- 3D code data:

# # # # # # #

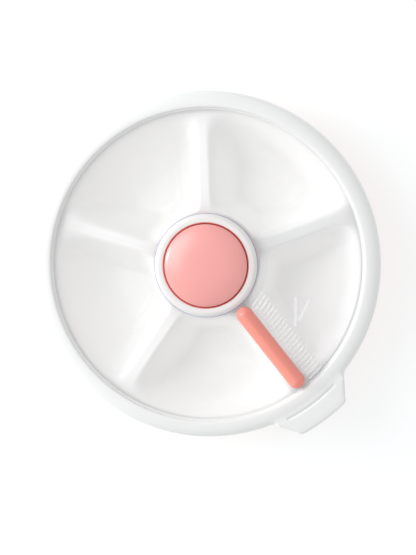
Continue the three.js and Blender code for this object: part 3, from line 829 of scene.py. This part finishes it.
# Surroundings.
def floor():
    """The pale ground, a hair below the ring that the box stands on."""
    mesh = bpy.data.meshes.new("floor")
    half, z = 6.0, -0.00005  # metres
    corners = [(-half, -half, z), (half, -half, z), (half, half, z), (-half, half, z)]
    mesh.from_pydata(corners, [], [(0, 1, 2, 3)])
    material, _, principled, _ = shader("pale_floor")
    principled.inputs["Base Color"].default_value = (0.33, 0.37, 0.37, 1)
    principled.inputs["Roughness"].default_value = 0.9
    principled.inputs["Specular IOR Level"].default_value = 0.1
    principled.inputs["Emission Color"].default_value = (1, 1, 1, 1)
    principled.inputs["Emission Strength"].default_value = 0.7
    mesh.materials.append(material)
    obj = bpy.data.objects.new("floor", mesh)
    bpy.context.scene.collection.objects.link(obj)


def lamp(name, direction, height, far, size, power):
    """A round soft light that faces the box. Direction and height are in degrees, far and size in
    metres and power in watts."""
    level = math.cos(math.radians(height))
    steep = math.sin(math.radians(height))
    toward = math.radians(direction)
    data = bpy.data.lights.new(name, "AREA")
    data.shape = "DISK"
    data.size = size
    data.energy = power
    obj = bpy.data.objects.new(name, data)
    place = Vector((level * math.cos(toward), level * math.sin(toward), steep)) * far
    obj.location = place
    obj.rotation_euler = place.to_track_quat("Z", "Y").to_euler()
    bpy.context.scene.collection.objects.link(obj)


def studio():
    """Soft light from the upper left over an even white surround."""
    world = bpy.data.worlds.new("studio")
    world.use_nodes = True
    background = world.node_tree.nodes["Background"]
    background.inputs["Color"].default_value = (1.0, 1.0, 1.0, 1)
    background.inputs["Strength"].default_value = 0.67
    bpy.context.scene.world = world
    lamp("key", direction=158, height=50, far=1.6, size=1.2, power=9.6)
    lamp("side", direction=170, height=18, far=1.2, size=0.4, power=5.6)
    view = bpy.context.scene.view_settings
    view.view_transform = "Standard"
    view.look = "None"


def camera():
    """Looks down on the lid, tilted a little off the axis. Lengths here are in metres."""
    far = 0.9
    frame_width = 0.3056  # at the focus
    tilt = math.radians(7.0)
    toward = math.radians(36.0)
    focus = Vector((0.0003, -0.0072, 0.040))
    back = Vector((math.sin(tilt) * math.cos(toward), math.sin(tilt) * math.sin(toward), math.cos(tilt)))
    data = bpy.data.cameras.new("camera")
    data.sensor_width = 36.0
    data.lens = data.sensor_width * far / frame_width
    obj = bpy.data.objects.new("camera", data)
    upright = Vector((0, 1, 0))
    right = upright.cross(back).normalized()
    up = back.cross(right)
    obj.matrix_world = Matrix((right, up, back)).transposed().to_4x4()
    obj.matrix_world.translation = focus + back * far
    bpy.context.scene.collection.objects.link(obj)
    bpy.context.scene.camera = obj


camera()
bowl()
stand()
tray()
lid_ring()
window()
door()
handle()
button()
collar()
guide()
seal()
spring()
finish_inner_nodes()
floor()
studio()
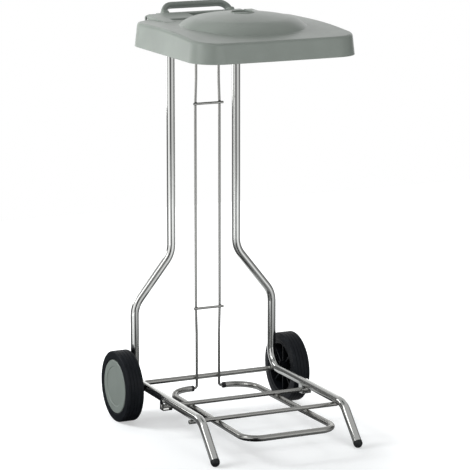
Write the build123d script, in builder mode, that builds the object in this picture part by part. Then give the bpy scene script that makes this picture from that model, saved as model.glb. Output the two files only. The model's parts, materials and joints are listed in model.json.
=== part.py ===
"""Pedal-operated bin bag holder on two wheels and two feet, in millimetres.

+X is to the right seen from the front, the pedal points to -Y, +Z is up and the floor is z = 0.
"""

import os
from math import cos, radians, sin

from build123d import *

os.makedirs("parts", exist_ok=True)

# Side tubes: one bent tube a side, from the head down to the front foot.
tube_d = 20.0
tube_wall = 1.2
tube_top_z = 912.0
upper_half_gap = 82.4
lower_half_gap = 175.0
offset_top_z = 380.3
offset_bottom_z = 264.5
offset_bend_r = 60.0
rear_bend_r = 45.0
front_bend_r = 42.0
run_length = 370.0
run_drop = 2.4
foot_angle = 46.7

# Foot ferrules: a domed head on a stem, worn to a small flat where it stands.
ferrule_d = 20.6
ferrule_collar = 4.0
ferrule_stem = 12.0
ferrule_flat = 0.6

# Wheels on one axle that is welded under the rear bends.
wheel_d = 164.8
wheel_width = 40.0
wheel_side_gap = 6.5
tyre_inner_d = 124.0
tyre_shoulder = 4.0
tread_groove_w = 1.4
tread_groove_depth = 1.2
tread_grooves = 4
rim_wall = 5.0
rim_inset = 1.6
hub_d = 28.0
hub_inset = 8.0
web_wall = 4.0
web_offset = 8.0
wheel_ribs = 8
rib_wall = 3.0
cap_wall = 3.0
cap_dish_d = 92.0
cap_dish_depth = 1.2
cap_skirt_wall = 2.4
cap_skirt_depth = 7.0
axle_d = 12.0
axle_seat_angle = 34.5
axle_washer_d = 24.0
axle_washer_t = 3.0
retainer_d = 22.0
retainer_t = 1.6
axle_end = 1.4

# Cross rods under the two level runs.
rod_d = 10.0
front_rod_back = 323.2
front_rod_overhang = 9.0
pivot_back = 177.5
pivot_rod_overhang = 13.5
strap_wall = 2.0
strap_width = 16.0
strap_web_gap = 1.4

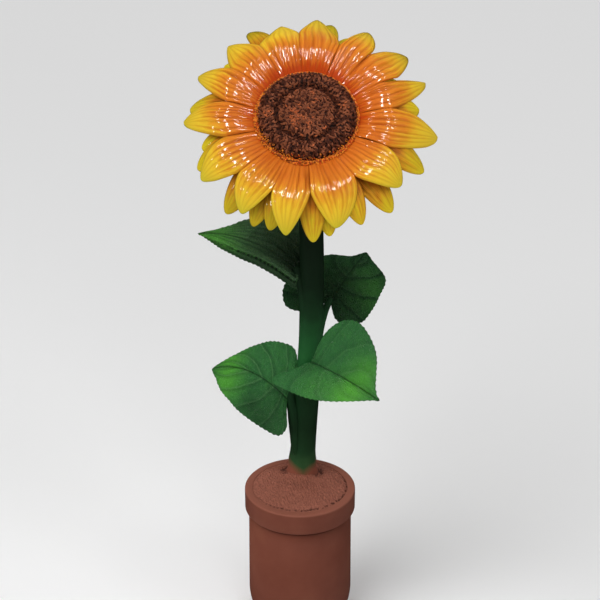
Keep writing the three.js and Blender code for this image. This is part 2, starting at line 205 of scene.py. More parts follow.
shoulder = []
for step in range(9):
    turn = step / 8 * pi / 2
    shoulder.append((POT_FOOT + (POT_WALL_LOW - POT_FOOT) * sin(turn),
                     POT_FOOT_TOP + (POT_SHOULDER - POT_FOOT_TOP) * (1 - cos(turn)) ** 0.8))
inside = [(POT_WALL_TOP, POT_TOP), (POT_WALL_LOW, POT_SHOULDER), (POT_FOOT, POT_FOOT_TOP),
          (POT_FOOT, POT_FLOOR)]
pot_bm = turned([(0, 0), (POT_FOOT, 0), *shoulder, (POT_WALL_TOP, POT_TOP),
                 *((r - POT_WALL, h) for r, h in inside), (0, POT_FLOOR)], POT_STEPS)
round_ring(pot_bm, POT_FOOT, 0, 1.5, 3)
pot = as_piece("pot_shell", pot_bm, terracotta)
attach(pot, "root")
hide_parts("pot_body")

# the band has a ledge inside, which carries the soil and sits on the body's top
band_bm = turned([(BAND_RADIUS, BAND_BOTTOM), (BAND_RADIUS, BAND_TOP), (BAND_BORE, BAND_TOP),
                  (BAND_BORE, LEDGE_TOP), (LEDGE_BORE, LEDGE_TOP), (LEDGE_BORE, LEDGE_BOTTOM),
                  (BAND_SLEEVE, LEDGE_BOTTOM), (BAND_SLEEVE, BAND_BOTTOM)], BAND_STEPS, closed=True)
round_ring(band_bm, BAND_RADIUS, BAND_TOP, 2.6, 5)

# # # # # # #

- WHAT YOU HAVE TO DO: Extract the full listing and reproduce each line exactly.

- REPLY TO THE TASK:
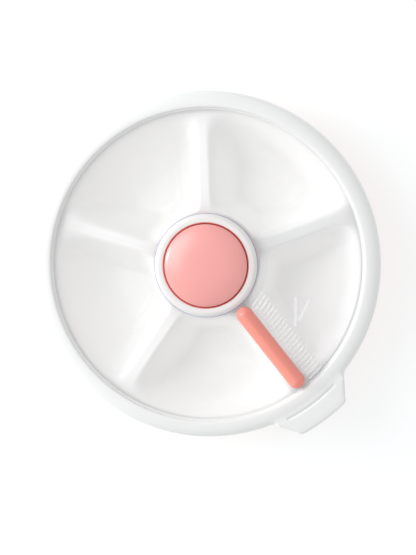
Continue the three.js and Blender code for this object: part 3, from line 829 of scene.py. This part finishes it.
# Surroundings.
def floor():
    """The pale ground, a hair below the ring that the box stands on."""
    mesh = bpy.data.meshes.new("floor")
    half, z = 6.0, -0.00005  # metres
    corners = [(-half, -half, z), (half, -half, z), (half, half, z), (-half, half, z)]
    mesh.from_pydata(corners, [], [(0, 1, 2, 3)])
    material, _, principled, _ = shader("pale_floor")
    principled.inputs["Base Color"].default_value = (0.33, 0.37, 0.37, 1)
    principled.inputs["Roughness"].default_value = 0.9
    principled.inputs["Specular IOR Level"].default_value = 0.1
    principled.inputs["Emission Color"].default_value = (1, 1, 1, 1)
    principled.inputs["Emission Strength"].default_value = 0.7
    mesh.materials.append(material)
    obj = bpy.data.objects.new("floor", mesh)
    bpy.context.scene.collection.objects.link(obj)


def lamp(name, direction, height, far, size, power):
    """A round soft light that faces the box. Direction and height are in degrees, far and size in
    metres and power in watts."""
    level = math.cos(math.radians(height))
    steep = math.sin(math.radians(height))
    toward = math.radians(direction)
    data = bpy.data.lights.new(name, "AREA")
    data.shape = "DISK"
    data.size = size
    data.energy = power
    obj = bpy.data.objects.new(name, data)
    place = Vector((level * math.cos(toward), level * math.sin(toward), steep)) * far
    obj.location = place
    obj.rotation_euler = place.to_track_quat("Z", "Y").to_euler()
    bpy.context.scene.collection.objects.link(obj)


def studio():
    """Soft light from the upper left over an even white surround."""
    world = bpy.data.worlds.new("studio")
    world.use_nodes = True
    background = world.node_tree.nodes["Background"]
    background.inputs["Color"].default_value = (1.0, 1.0, 1.0, 1)
    background.inputs["Strength"].default_value = 0.67
    bpy.context.scene.world = world
    lamp("key", direction=158, height=50, far=1.6, size=1.2, power=9.6)
    lamp("side", direction=170, height=18, far=1.2, size=0.4, power=5.6)
    view = bpy.context.scene.view_settings
    view.view_transform = "Standard"
    view.look = "None"


def camera():
    """Looks down on the lid, tilted a little off the axis. Lengths here are in metres."""
    far = 0.9
    frame_width = 0.3056  # at the focus
    tilt = math.radians(7.0)
    toward = math.radians(36.0)
    focus = Vector((0.0003, -0.0072, 0.040))
    back = Vector((math.sin(tilt) * math.cos(toward), math.sin(tilt) * math.sin(toward), math.cos(tilt)))
    data = bpy.data.cameras.new("camera")
    data.sensor_width = 36.0
    data.lens = data.sensor_width * far / frame_width
    obj = bpy.data.objects.new("camera", data)
    upright = Vector((0, 1, 0))
    right = upright.cross(back).normalized()
    up = back.cross(right)
    obj.matrix_world = Matrix((right, up, back)).transposed().to_4x4()
    obj.matrix_world.translation = focus + back * far
    bpy.context.scene.collection.objects.link(obj)
    bpy.context.scene.camera = obj


camera()
bowl()
stand()
tray()
lid_ring()
window()
door()
handle()
button()
collar()
guide()
seal()
spring()
finish_inner_nodes()
floor()
studio()
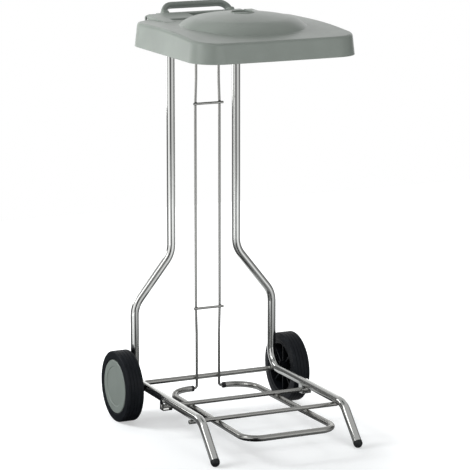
Write the build123d script, in builder mode, that builds the object in this picture part by part. Then give the bpy scene script that makes this picture from that model, saved as model.glb. Output the two files only. The model's parts, materials and joints are listed in model.json.
=== part.py ===
"""Pedal-operated bin bag holder on two wheels and two feet, in millimetres.

+X is to the right seen from the front, the pedal points to -Y, +Z is up and the floor is z = 0.
"""

import os
from math import cos, radians, sin

from build123d import *

os.makedirs("parts", exist_ok=True)

# Side tubes: one bent tube a side, from the head down to the front foot.
tube_d = 20.0
tube_wall = 1.2
tube_top_z = 912.0
upper_half_gap = 82.4
lower_half_gap = 175.0
offset_top_z = 380.3
offset_bottom_z = 264.5
offset_bend_r = 60.0
rear_bend_r = 45.0
front_bend_r = 42.0
run_length = 370.0
run_drop = 2.4
foot_angle = 46.7

# Foot ferrules: a domed head on a stem, worn to a small flat where it stands.
ferrule_d = 20.6
ferrule_collar = 4.0
ferrule_stem = 12.0
ferrule_flat = 0.6

# Wheels on one axle that is welded under the rear bends.
wheel_d = 164.8
wheel_width = 40.0
wheel_side_gap = 6.5
tyre_inner_d = 124.0
tyre_shoulder = 4.0
tread_groove_w = 1.4
tread_groove_depth = 1.2
tread_grooves = 4
rim_wall = 5.0
rim_inset = 1.6
hub_d = 28.0
hub_inset = 8.0
web_wall = 4.0
web_offset = 8.0
wheel_ribs = 8
rib_wall = 3.0
cap_wall = 3.0
cap_dish_d = 92.0
cap_dish_depth = 1.2
cap_skirt_wall = 2.4
cap_skirt_depth = 7.0
axle_d = 12.0
axle_seat_angle = 34.5
axle_washer_d = 24.0
axle_washer_t = 3.0
retainer_d = 22.0
retainer_t = 1.6
axle_end = 1.4

# Cross rods under the two level runs.
rod_d = 10.0
front_rod_back = 323.2
front_rod_overhang = 9.0
pivot_back = 177.5
pivot_rod_overhang = 13.5
strap_wall = 2.0
strap_width = 16.0
strap_web_gap = 1.4

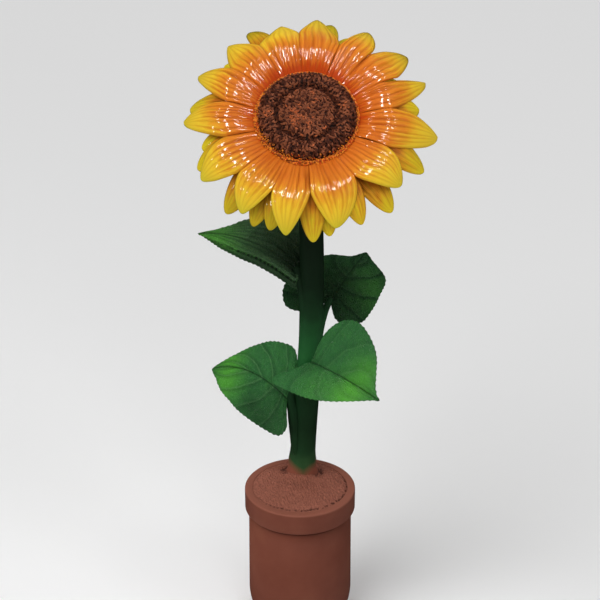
Keep writing the three.js and Blender code for this image. This is part 2, starting at line 205 of scene.py. More parts follow.
shoulder = []
for step in range(9):
    turn = step / 8 * pi / 2
    shoulder.append((POT_FOOT + (POT_WALL_LOW - POT_FOOT) * sin(turn),
                     POT_FOOT_TOP + (POT_SHOULDER - POT_FOOT_TOP) * (1 - cos(turn)) ** 0.8))
inside = [(POT_WALL_TOP, POT_TOP), (POT_WALL_LOW, POT_SHOULDER), (POT_FOOT, POT_FOOT_TOP),
          (POT_FOOT, POT_FLOOR)]
pot_bm = turned([(0, 0), (POT_FOOT, 0), *shoulder, (POT_WALL_TOP, POT_TOP),
                 *((r - POT_WALL, h) for r, h in inside), (0, POT_FLOOR)], POT_STEPS)
round_ring(pot_bm, POT_FOOT, 0, 1.5, 3)
pot = as_piece("pot_shell", pot_bm, terracotta)
attach(pot, "root")
hide_parts("pot_body")

# the band has a ledge inside, which carries the soil and sits on the body's top
band_bm = turned([(BAND_RADIUS, BAND_BOTTOM), (BAND_RADIUS, BAND_TOP), (BAND_BORE, BAND_TOP),
                  (BAND_BORE, LEDGE_TOP), (LEDGE_BORE, LEDGE_TOP), (LEDGE_BORE, LEDGE_BOTTOM),
                  (BAND_SLEEVE, LEDGE_BOTTOM), (BAND_SLEEVE, BAND_BOTTOM)], BAND_STEPS, closed=True)
round_ring(band_bm, BAND_RADIUS, BAND_TOP, 2.6, 5)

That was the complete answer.